Loss of control in flight (LOC-I) now remains as the leading accident factor in the few accidents and incidents we see in recent times.The loss of Air France 447 and another LOC-Iaccident earlier that same year, Colgan 3407 on February 12, 2009, spurned:
  • Increased awareness of the need for manual flying practice and more concentration on hand flying skills.
  • The need to be aware of normal pitch attitudes and power settings for all flight regimes.
  • The roll of the startle factor in pilots being able to cope with unexpected unusual conditions.
  • The roll of automation dependency in this increasingly automatic industry.

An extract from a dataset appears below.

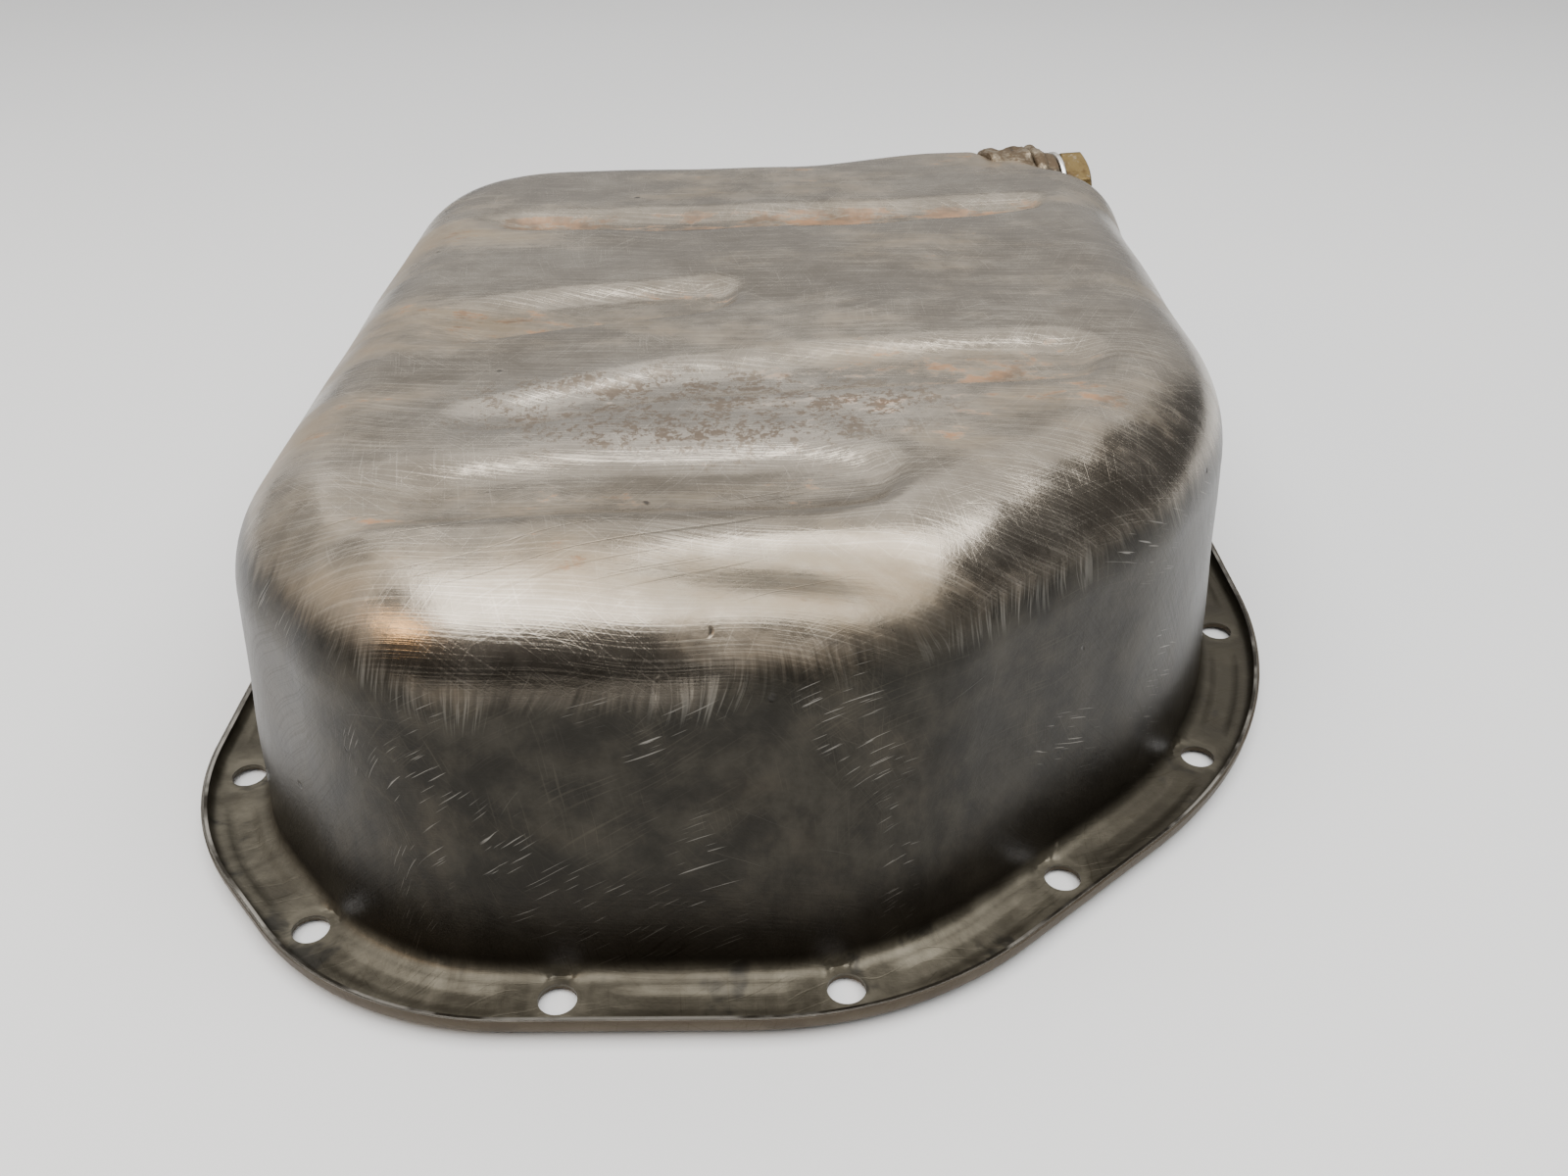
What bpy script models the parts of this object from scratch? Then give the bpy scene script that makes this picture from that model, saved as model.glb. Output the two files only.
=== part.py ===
"""Pressed-steel engine oil pan (lower sump) with a screwed drain plug.

The pan stands flange down, as it lies on a bench: the gasket side is at Z = 0, the
bottom of the sump faces +Z, the front edge is at -Y and the drain plug is at the
rear right corner. The origin is the centre of the pan's box, at the bottom.
"""

from math import atan2, cos, pi, radians, sin, sqrt, tan

import bmesh
import bpy
from mathutils import Matrix, Vector

MM = 0.001

# Sheet and flange, in millimetres
SHEET = 1.2                  # thickness of the steel sheet
PAN_WIDTH = 236.6            # over the flange lip, along X
PAN_LENGTH = 286.0           # over the flange lip, along Y
BEAD_DEPTH = 0.8             # how far a gasket bead stands below the flange
LIP_HEIGHT = 5.0             # top of the upturned lip above the gasket face
BOLT_COUNT = 17
BOLT_HOLE_RADIUS = 3.5       # clear hole for an M6 bolt
BOLT_INSET = 7.8             # bolt circle, inside the outer edge
FRONT_PITCH = 50.9           # straight pitch of the seven holes round the front
BOLT_START_X = 14.3          # X of the hole right of the middle of the front edge

# Bowl
WALL_INSET = 13.5            # foot of the wall, inside the outer edge
WALL_DRAFT = radians(4.0)
FOOT_RADIUS = 2.6            # fillet between flange and wall
DEPTH = 79.5                 # sump bottom above the gasket face, at X = 0
DEPTH_SLOPE = 0.0195         # rise of the sump bottom towards the drain, along +X
SHOULDER_RADIUS = 24.0
POCKET_RADIUS = 10.0         # tight shoulder along the rear edge, over the bung
POCKET_X = (6.0, 50.0, 60.0, 70.0)   # where that starts, is full, ends and is gone
CORNER_RADIUS = 19.0         # shoulder round the rear right corner
CORNER_Y = (68.0, 92.0)      # where the right-hand shoulder tightens towards it
GROOVE_DEPTH = 2.5

# Corners of the outer edge: X, Y and radius, counter-clockwise from the rear left
HALF_W = PAN_WIDTH / 2
HALF_L = PAN_LENGTH / 2
CORNERS = (
    (-HALF_W, HALF_L, 61.0),
    (-HALF_W, -90.7, 64.0),
    (-74.2, -HALF_L, 64.0),
    (26.2, -HALF_L, 77.0),
    (HALF_W, -63.9, 117.0),
    (HALF_W, HALF_L, 58.0),
)

# Stiffening grooves in the sump bottom: one end, other end and width
GROOVES = (
    ((-74.0, 60.5), (66.0, 67.0), 13.0),
    ((-64.0, -11.0), (-20.0, 1.5), 19.0),
    ((-46.0, -49.5), (56.0, -35.5), 19.0),
    ((-64.0, -89.0), (6.0, -85.5), 19.0),
)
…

  • Increased training, now mandated, in upset recovery, high altitude stalls, with a revised emphasis on correction of a stall by reducing angle of attack, not just power application.
  • Increased minimum flight times for new airline pilots.
And while most of the emphasis is focused on human flying skill (and rightly so), technological advancements have also been taken, almost surely with this accident in mind. The new Airbus A350’s autopilot now can remain engaged in all but the most extreme situations, thus far reducing the instances where pilots are unexpectedly handling a causal factor (e.g., weather), system malfunction, and autopilot disconnection all at the same time. The system allows the airplane to recover back to within the normal flight envelope from extremes of speed, bank, and pitch and reduces the other recovery maneuvers that must be hand flown by providing for the capability of the autopilot to fly windshear and TCAS traffic resolution advisory maneuvers automatically, and allow the pilots to take over when they are ready. Enhancements to the weather radar allow for better analysis of a storm and provide an aural warning should one several minutes ahead go unnoticed.
Yet, still, the problem of LOC-I has not been eliminated, even though the lessons of AF447 seem loud and clear. Air Asia 8501 in December 2014, stands as a stark reminder that continued diligence is required.
Commercial aviation is very safe, it is in fact amazingly safe, but it is not inherently so. It is safe because a lot of people work hard every day to make it that way, and to keep it that way.